++++ TASK DATA ++++
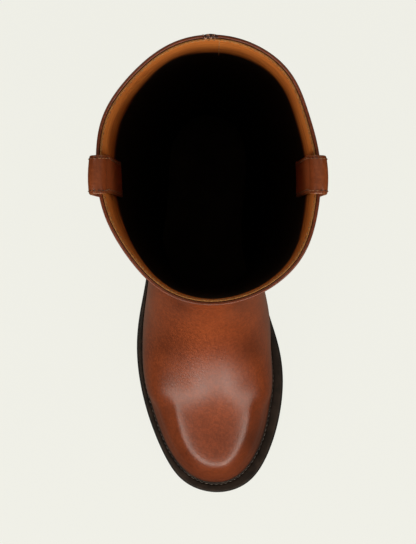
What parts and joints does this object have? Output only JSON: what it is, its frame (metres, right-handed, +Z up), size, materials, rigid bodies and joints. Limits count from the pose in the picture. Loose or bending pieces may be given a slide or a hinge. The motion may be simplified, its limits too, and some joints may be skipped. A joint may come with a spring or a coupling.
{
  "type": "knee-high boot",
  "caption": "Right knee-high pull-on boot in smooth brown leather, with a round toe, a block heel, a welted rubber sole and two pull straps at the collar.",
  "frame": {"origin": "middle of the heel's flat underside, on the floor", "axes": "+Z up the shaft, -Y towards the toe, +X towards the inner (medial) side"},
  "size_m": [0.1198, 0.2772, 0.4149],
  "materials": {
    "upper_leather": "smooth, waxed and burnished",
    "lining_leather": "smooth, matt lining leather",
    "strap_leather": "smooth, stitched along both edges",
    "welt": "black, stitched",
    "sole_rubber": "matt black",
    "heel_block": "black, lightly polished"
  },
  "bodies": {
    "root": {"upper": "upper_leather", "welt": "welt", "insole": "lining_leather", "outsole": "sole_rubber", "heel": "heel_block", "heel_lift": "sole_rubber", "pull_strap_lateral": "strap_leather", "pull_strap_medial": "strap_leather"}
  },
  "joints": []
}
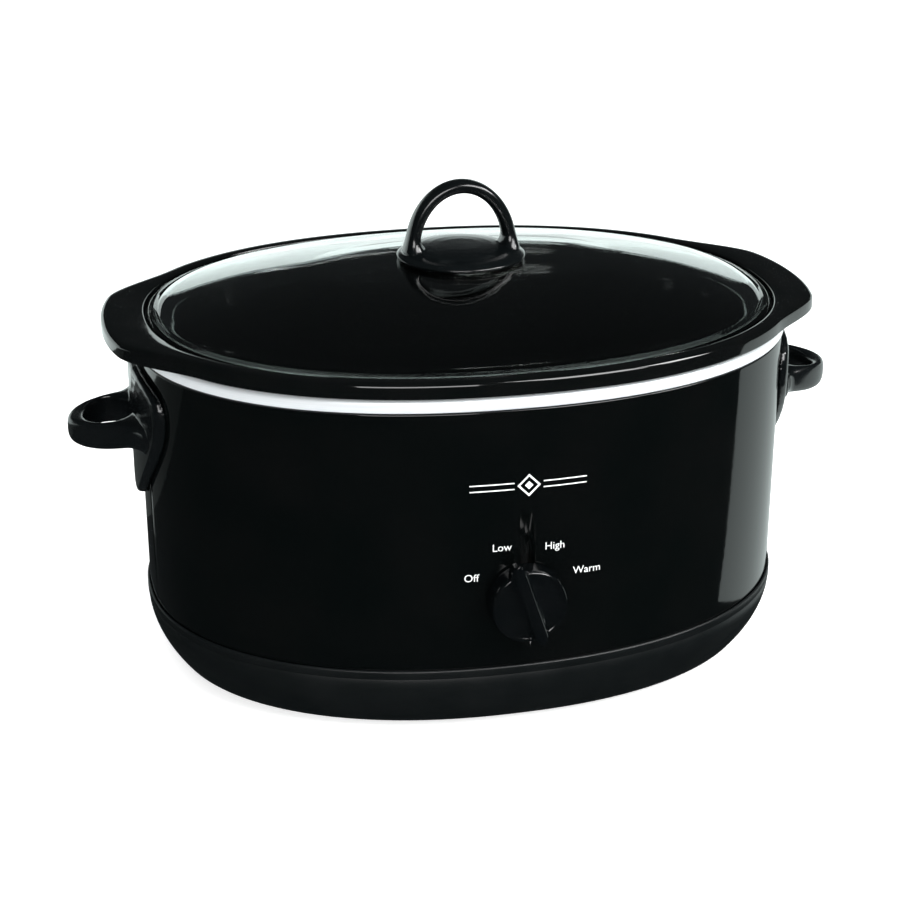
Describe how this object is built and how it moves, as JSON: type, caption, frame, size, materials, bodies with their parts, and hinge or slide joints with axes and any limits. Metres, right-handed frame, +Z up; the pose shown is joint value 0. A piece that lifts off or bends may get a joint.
++++
* SHORT TASK: Look through the material above and pick out each line holding the word "pose".

* FINAL RESULT:
What parts and joints does this object have? Output only JSON: what it is, its frame (metres, right-handed, +Z up), size, materials, rigid bodies and joints. Limits count from the pose in the picture. Loose or bending pieces may be given a slide or a hinge. The motion may be simplified, its limits too, and some joints may be skipped. A joint may come with a spring or a coupling.
Describe how this object is built and how it moves, as JSON: type, caption, frame, size, materials, bodies with their parts, and hinge or slide joints with axes and any limits. Metres, right-handed frame, +Z up; the pose shown is joint value 0. A piece that lifts off or bends may get a joint.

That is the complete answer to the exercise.